As it prepares for a safe, gradual return to campus this fall, the University of Toronto has taken steps to create a safe environment for its community and deliver an unparalleled educational experience.
But U of T has also taken steps to alleviate the financial pressure on students during the COVID-19 pandemic. That includes cuts to incidental fees across all three campuses and providing millions of dollars in financial assistance.
Writer Paul Fraumeni recently spoke with Sandy Welsh, U of T’s vice-provost, students, about the steps U of T has taken to support students during an unusual year.
Is U of T reducing incidental fees for this fall semester?
In many cases, yes, incidental fees are being reduced. But, first, I think it is important to explain what incidental fees are, particularly for those students who are new to university this fall.

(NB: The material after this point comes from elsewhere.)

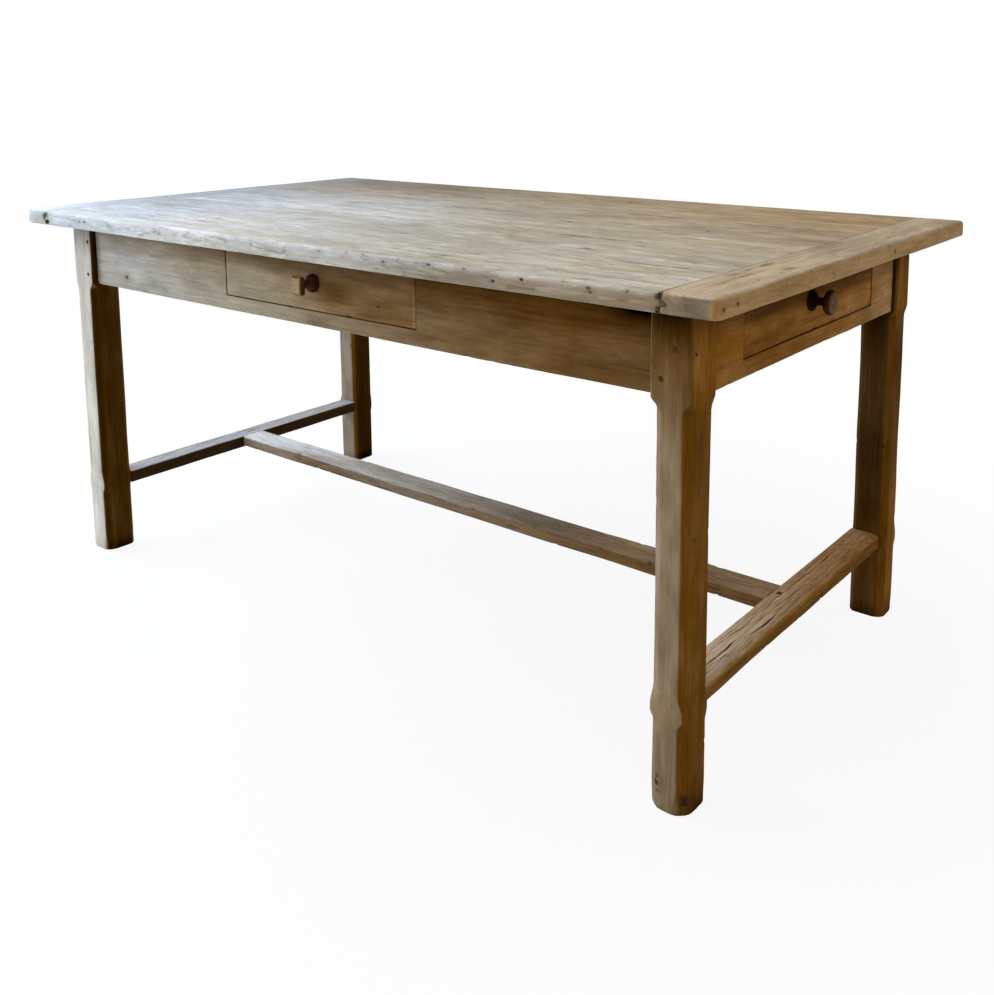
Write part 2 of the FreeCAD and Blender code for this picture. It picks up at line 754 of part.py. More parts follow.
def stop(opening_width, depth):
    face = -guide_face(opening_width)
    return block((face, face + runner_ledge), (depth + stop_gap, depth + stop_gap + stop_length),
                 (opening_bottom, opening_bottom + stop_height))


def front_runners():
    """The pair of the front drawer, which reach the inner face of the back apron."""
    return with_flip([runner(front_opening_width, drawer_room_y)], flip_x)


def end_runners():
    """The pair of the end drawer, which reach the outer face of the front drawer's right runner."""
    return with_flip([runner(end_opening_width, drawer_room_x)], flip_x)


def front_right_runner():
    """The right one of the front pair, housed for the ends of the other drawer's runners."""
    return at_front(front_runners()[1]).cut([at_right(bar) for bar in end_runners()])


def drawer_stops():
    front_stops = with_flip([stop(front_opening_width, front_drawer_depth)], flip_x)
    end_stops = with_flip([stop(end_opening_width, end_drawer_depth)], flip_x)
    return [at_front(piece) for piece in front_stops] + [at_right(piece) for piece in end_stops]


# Buttons under the top, in a frame where Y points away from the apron's inner face

def button_z():
    return (top_underside - button_height, top_underside)


def long_button_places():
    places = []
    for share in long_button_shares:
        places += [share * leg_inner_x, -share * leg_inner_x]
    return places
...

These fees support the student experience and student wellbeing and are charged on a compulsory basis to each U of T student based on their registration in a division or program. These fees are charged in addition to tuition and cover the costs of the services and programs. Incidental fees include university-operated services like health and wellness, athletic and recreation facilities, and career centre services. Student societies also charge incidental fees to support their programs and services in support of the student experience.
As each of our campuses has different local needs, costs and services, the fees vary by campus. This informed our approach to reducing incidental fees for fall 2020. Our services are still being offered and many have moved online to meet the needs of our students no matter where they are living. This fall some services will be available in person. Those services available on-campus are determined by following public health and government guidelines.
Which fees are being reduced?
There are a number of them. Let me give you a few examples.
On all three campuses, the KPE Sport and Recreation fee is being reduced by 30 per cent and the Hart House fee by 20 per cent. At U of T Mississauga, the athletics fee is being reduced by 25 per cent. At U of T Scarborough, the athletics fee is being reduced by 40 per cent. At St. George, the Student Life fee is being reduced by 10 per cent. At U of T Mississauga, the Student Services fee is being reduced by 35 per cent, which includes the eliminiation of the fee for the shuttle bus service, which is suspended. At U of T Scarborough, the student services fee is being reduced by 25 per cent.
Additionally, some student societies have reduced their fees for this term.
What about tuition fees?
U of T is not reducing tuition fees. We are offering a full calendar of academic programming this year led by our dedicated faculty members and instructors. We have also invested heavily to create a new kind of learning experience that’s tailored to the realities of COVID-19. Tuition fees help cover the cost of the equipment, technology and professional expertise needed to teach and learn in this new environment.
Many of our students are doing their learning in a virtual classroom and not in-person. When we suddenly learned we could no longer do in-person classes in March because of the lockdown, our faculty members did their best with technologies like Zoom. But we all knew we could – and wanted to – do better for the fall term. U of T has earned its reputation as one of the world’s top-ranked universities because of our research and because of the quality of our learning experience and, even in the COVID-19 era, we fully intend to continue to offer that level of education. So, professors and staff have worked with over 100 educational technologists to design a learning experience that makes use of the best in online technology. In many cases, professors have spent the summer months experimenting and perfecting new course delivery methods for this fall.
What will those fall courses look like?
In some cases, there will be some students who participate in-person, in a physically distanced classroom, alongside a small number of other students. These classes will be combined with students who are accessing the course online. Again, we have worked with professionals in how to accommodate both groups – both in terms of health and safety and in terms of effective learning. That includes adding technology including lecture capture, screens and simulcast hardware in classrooms so students participating in person, while wearing masks, can interact with those who are online – and everyone can see and hear each other during discussions.
What about financial supports for students?
The university has provided about $6.4 million in emergency funding to students who are facing unexpected costs because of COVID-19. I strongly encourage students to access this funding if they need it. It’s there specifically for them.
International students are facing special challenges. What support is available for them?
We’ve worked hard on this and are ready to help our international students with a wide range of services and support and to make sure these are available to them no matter where they are living.
First, we are providing access to immigration advisers who can answer questions about student permits, taking on-line courses, travelling to Canada and what to expect when they arrive. International students should get in touch with the international advisors available on their campus. [For further information, students can contact firstname.lastname@example.org at U of T Mississauga, email@example.com at U of T Scarborough and firstname.lastname@example.org on the St. George campus].
When international students arrive in Canada, they will need to quarantine. We will provide accommodations for that 14-day period and that will include meals, health checks and other support. I emphasize this will be at no cost to our international students. We are committed to making this process safe and as comfortable as possible for our international students, who play a key role in our campus community and help provide U of T with a uniquely global outlook.